Except from sampling new music on available the net for possible investment in a new CD or even LP, I can really see no point in playing music on the computer. Off course in the future world of total home entertainment, networking and automation integration the answer will be different, but then I will still not be using my computer in the sense of a PC, but some sort of network terminal. However i can't actually forsee how my record player is going to connect with such a system.
I can listen to CDs at work when I'm not on the phone or in meetings. The sound quality is very disappointing because the CD-ROM drive produces less than 1/3 of the music that I can hear on my stereo at home. I listen to www.airos.org and www.bbc.co.uk/radio3/ for the excellent and enlightening programming, but the sound quality isn't much better than the piped-in broadcast in the men's washroom at a local sports arena. So what's a sound card? If it cuts into my budget for stereo equipment or new recordings, then I really can't be bothered.

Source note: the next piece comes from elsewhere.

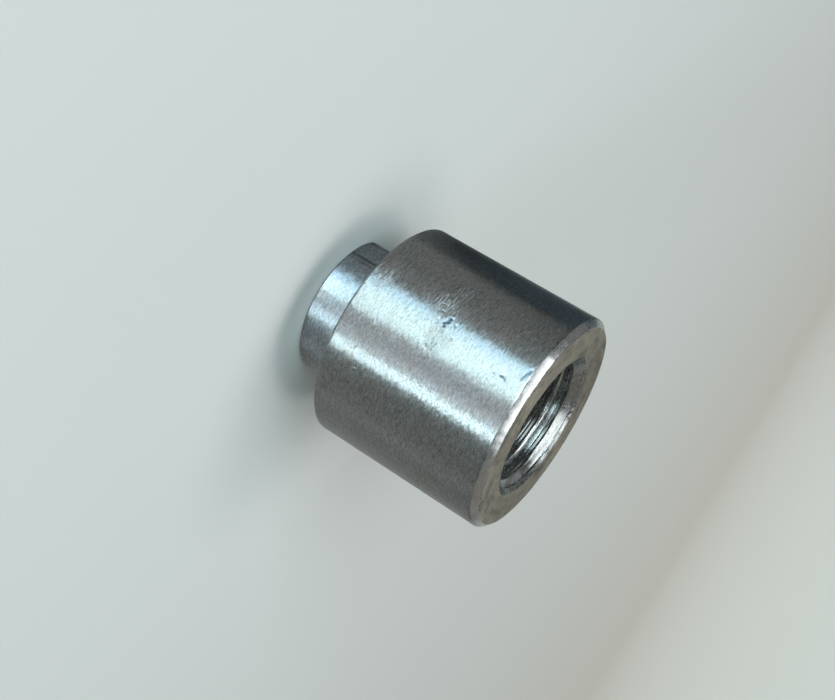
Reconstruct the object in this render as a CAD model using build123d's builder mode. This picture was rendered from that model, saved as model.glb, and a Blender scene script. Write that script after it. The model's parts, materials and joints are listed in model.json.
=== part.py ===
from build123d import *
import os
from math import tan, radians

# Weld bung for a 12 mm oxygen sensor: one piece, turned from round steel bar.
# The spigot drops into the hole in the exhaust pipe, the shoulder above it is welded to the
# pipe, and the long body stands the sensor off the pipe. The spigot's end face is at z = 0,
# the threaded face is on top, and the turning axis is +Z. All lengths are in millimetres.

# Body, from the weld shoulder up to the threaded face
body_diameter = 19.05
body_length = 15.9
face_chamfer = 0.5
shoulder_chamfer = 0.25

# Spigot, and the thin wall round the sensor's tip
spigot_diameter = 11.8
spigot_length = 4.4
spigot_chamfer = 0.2
spigot_wall = 1.4
root_fillet = 0.25

# Tapped hole, M12 x 1.25, modelled at its minor diameter
thread_diameter = 12.0
thread_pitch = 1.25
countersink_margin = 0.21
countersink_angle = 90.0
drill_floor = 1.6
drill_point_angle = 118.0
tip_hole_chamfer = 0.2

# A metric thread's minor diameter is 1.0825 pitches under its nominal diameter
THREAD_DEPTH_PER_PITCH = 1.0825

overall_length = spigot_length + body_length
body_radius = body_diameter / 2
spigot_radius = spigot_diameter / 2
tap_radius = (thread_diameter - THREAD_DEPTH_PER_PITCH * thread_pitch) / 2
tip_hole_radius = spigot_radius - spigot_wall
countersink_radius = thread_diameter / 2 + countersink_margin
drill_floor_z = spigot_length + drill_floor
drill_point_length = tap_radius / tan(radians(drill_point_angle / 2))

with BuildPart() as weld_bung:
    # The blank: half of the turned outline, swept round the axis
    with BuildSketch(Plane.XZ):
        with BuildLine():
            Polyline(
                (0, 0),
                (spigot_radius, 0),
                (spigot_radius, spigot_length),
                (body_radius, spigot_length),
                (body_radius, overall_length),
                (0, overall_length),
                close=True,
            )
        make_face()
    revolve(axis=Axis.Z)

    # The corner that the turning tool leaves between the spigot and the weld shoulder
    shoulder_edges = weld_bung.edges().filter_by_position(Axis.Z, spigot_length, spigot_length)
    fillet(shoulder_edges.sort_by(SortBy.RADIUS)[0], radius=root_fillet)

    # Broken edges: threaded face, back rim of the body and nose of the spigot
    chamfer(weld_bung.edges().group_by(Axis.Z)[-1], length=face_chamfer)
    back_rim = weld_bung.edges().filter_by_position(Axis.Z, spigot_length, spigot_length)
    chamfer(back_rim.sort_by(SortBy.RADIUS)[-1], length=shoulder_chamfer)
    chamfer(weld_bung.edges().group_by(Axis.Z)[0], length=spigot_chamfer)

    # The tapping drill and its countersink, from the threaded face to just above the shoulder
    with Locations((0, 0, overall_length)):
        CounterSinkHole(
            radius=tap_radius,
            counter_sink_radius=countersink_radius,
            depth=body_length - drill_floor,
            counter_sink_angle=countersink_angle,
        )

    # The cone of the drill's point, with the hole for the sensor's tip right through it
    with Locations((0, 0, drill_floor_z)):
        Cone(
            bottom_radius=0,
            top_radius=tap_radius,
            height=drill_point_length,
            align=(Align.CENTER, Align.CENTER, Align.MAX),
            mode=Mode.SUBTRACT,
        )
    Hole(radius=tip_hole_radius)

    # The inner edge of the spigot's nose
    nose_edges = weld_bung.edges().group_by(Axis.Z)[0]
    chamfer(nose_edges.sort_by(SortBy.RADIUS)[0], length=tip_hole_chamfer)

weld_bung.part.label = "weld_bung"

os.makedirs("parts", exist_ok=True)
export_step(weld_bung.part, "parts/weld_bung.step")
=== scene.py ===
import json
from math import atan2, cos, degrees, exp, hypot, pi, radians, sin, tan

import bmesh
import bpy
from mathutils import Matrix, Vector, noise


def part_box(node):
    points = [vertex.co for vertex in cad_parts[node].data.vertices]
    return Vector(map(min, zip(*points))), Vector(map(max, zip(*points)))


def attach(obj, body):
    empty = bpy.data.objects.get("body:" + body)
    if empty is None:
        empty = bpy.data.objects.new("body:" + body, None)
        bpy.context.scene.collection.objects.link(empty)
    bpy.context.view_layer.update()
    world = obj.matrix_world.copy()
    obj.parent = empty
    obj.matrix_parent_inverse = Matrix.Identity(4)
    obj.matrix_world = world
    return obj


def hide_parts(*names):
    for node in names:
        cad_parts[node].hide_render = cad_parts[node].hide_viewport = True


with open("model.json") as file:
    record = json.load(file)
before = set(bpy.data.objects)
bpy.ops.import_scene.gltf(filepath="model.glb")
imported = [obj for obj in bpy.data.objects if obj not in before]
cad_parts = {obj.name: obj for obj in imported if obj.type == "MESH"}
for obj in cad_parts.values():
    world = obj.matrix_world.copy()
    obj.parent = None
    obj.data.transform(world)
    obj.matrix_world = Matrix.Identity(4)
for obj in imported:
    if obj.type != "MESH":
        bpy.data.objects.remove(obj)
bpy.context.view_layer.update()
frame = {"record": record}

MM = 0.001

# Sizes that the frame holds
MOUNTS = {mount["name"]: mount for mount in frame["record"]["mounts"]}
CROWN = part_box("weld_bung")[1]
BODY_R = CROWN.x
FACE_Z = CROWN.z
SHOULDER_Z = MOUNTS["weld_shoulder"]["pos_m"][2]
SPIGOT_R = MOUNTS["spigot"]["dims"]["r_mm"] * MM
TIP_HOLE_R = MOUNTS["tip_hole"]["dims"]["r_mm"] * MM
CREST_R = MOUNTS["sensor_thread"]["dims"]["r_mm"] * MM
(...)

Yes, but even though I have an output to my stereo, it is hard to find a well recorded MP3 to sit and listen too....thus, that is only when the poor neighbors, who can only afford a boom boom car, piss me off...then it is off with the gloves and on with the hard core...they hate it and my stereo is REALLY LOUD.....
For background listening only. I use Apple's Soundsticks speakers connected to laptop's USB jack running on Windows 2000. No soundcard is needed. It sounds *half* as good as it costs. For the Windows ME desktop, it's Monsoon's MM-1000 multimedia speakers. I have to use an external equalizer to *un-flatten* the dull sound.
I appreciate the access to new music the Internet gives, but I have no plans to invest in the additional hardware and faster service needed to make it worthwhile. I would rather just spend the money on recordings favorably reviewed by people I trust.
I have use my computer to listen to music, watch movies, and create content. Yes, I do have a hi-fi and a home theater, but the computer is just so convient. I run a Marantz reciever with a PSB Alpha Surround Package. It sounds great. Long live MP3!
I sample music on-line to help me decide whether I want to make a specific purchase. Listening to music is an activity best performed with a higher level of equipment in more suitable surroundings . Just how much of your life do you want to spend in front of the computer?